Genting Singapore says it doesn’t expect the opening of Singapore’s borders to visitors from select countries to benefit Resorts World Sentosa (RWS) any time soon, warning it could in fact have the opposite result on visitation.
The comments formed part of the company’s 3Q21 results announcement on Tuesday, with revenue at RWS down 16% year-on-year and 9% quarter-on-quarter to SG$251.5 million (US$186.8 million). Gaming revenue at RWS fell 14% versus the June quarter to SG$194.7 million (US$144.6 million) while Adjusted EBITDA fell 31% to SG$102.5 million (US$76.1 million) due to enhanced safe management measures introduced to curb the recent surge of new COVID-19 community cases.
Singapore this month took its first major step towards a full reopening of its international borders with the launch of a Vaccinated Travel Lane (VTL) scheme allowing fully vaccinated visitors from 12 countries – the UK, US, Australia, Canada, Denmark, France, Germany, Italy, the Netherlands, Spain, Switzerland and Brunei – to enter without having to quarantine.

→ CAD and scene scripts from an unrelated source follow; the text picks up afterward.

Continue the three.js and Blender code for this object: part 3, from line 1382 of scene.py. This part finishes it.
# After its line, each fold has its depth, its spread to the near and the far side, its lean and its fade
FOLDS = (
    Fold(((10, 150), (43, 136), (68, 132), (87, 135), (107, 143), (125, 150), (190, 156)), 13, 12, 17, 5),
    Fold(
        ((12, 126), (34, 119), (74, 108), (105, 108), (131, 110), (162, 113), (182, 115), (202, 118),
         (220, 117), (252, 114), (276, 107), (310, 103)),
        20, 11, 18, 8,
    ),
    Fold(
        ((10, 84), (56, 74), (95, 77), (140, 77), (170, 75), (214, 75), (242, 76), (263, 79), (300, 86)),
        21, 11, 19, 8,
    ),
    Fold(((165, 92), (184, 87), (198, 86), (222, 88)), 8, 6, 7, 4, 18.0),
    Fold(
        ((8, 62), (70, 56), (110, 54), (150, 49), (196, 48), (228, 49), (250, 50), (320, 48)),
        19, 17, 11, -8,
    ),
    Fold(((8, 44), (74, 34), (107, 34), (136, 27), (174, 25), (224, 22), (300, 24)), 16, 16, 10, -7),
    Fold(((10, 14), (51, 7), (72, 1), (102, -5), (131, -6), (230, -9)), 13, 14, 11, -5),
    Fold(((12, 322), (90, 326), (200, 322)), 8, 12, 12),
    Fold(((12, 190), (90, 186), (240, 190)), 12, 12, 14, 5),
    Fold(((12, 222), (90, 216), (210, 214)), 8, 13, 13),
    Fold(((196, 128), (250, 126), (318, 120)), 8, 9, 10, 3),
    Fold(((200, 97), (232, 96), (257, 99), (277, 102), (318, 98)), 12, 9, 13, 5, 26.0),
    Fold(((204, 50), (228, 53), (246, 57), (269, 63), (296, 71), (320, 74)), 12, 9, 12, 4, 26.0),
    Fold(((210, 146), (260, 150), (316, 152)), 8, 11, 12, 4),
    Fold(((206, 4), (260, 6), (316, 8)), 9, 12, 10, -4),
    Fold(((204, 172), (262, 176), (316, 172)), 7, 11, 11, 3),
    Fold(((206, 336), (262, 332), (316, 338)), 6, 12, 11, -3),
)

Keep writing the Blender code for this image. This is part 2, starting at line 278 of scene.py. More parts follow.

Genting Singapore said Tuesday it is “encouraged” by the implementation of VTL and called it a “significant milestone in the opening of our borders.”
But the company added, “In the short term we expect minimal increase in overseas visitors’ footfall as the countries designated for this quarantine-free travel are from non-traditional source markets. At the same time, there may be an impact on the IR’s visitorship from an outflow of the local population to these countries due to the pent-up demand for international travel.”
The announcement did not reference this week’s news that flights between Singapore and its closest neighbor Malaysia will resume from 29 November, however industry experts told IAGthat Singapore’s IRs will enjoy greater benefit when land borders with Malaysia reopen as these are how most mass market customers traditionally arrive. Malaysian customers account for around 25% of Singapore’s mass GGR.
On a more positive note, non-gaming revenue showed strong improvement in Q3, rising 12% from the June quarter to SG$50.3 million (US$37.4 million).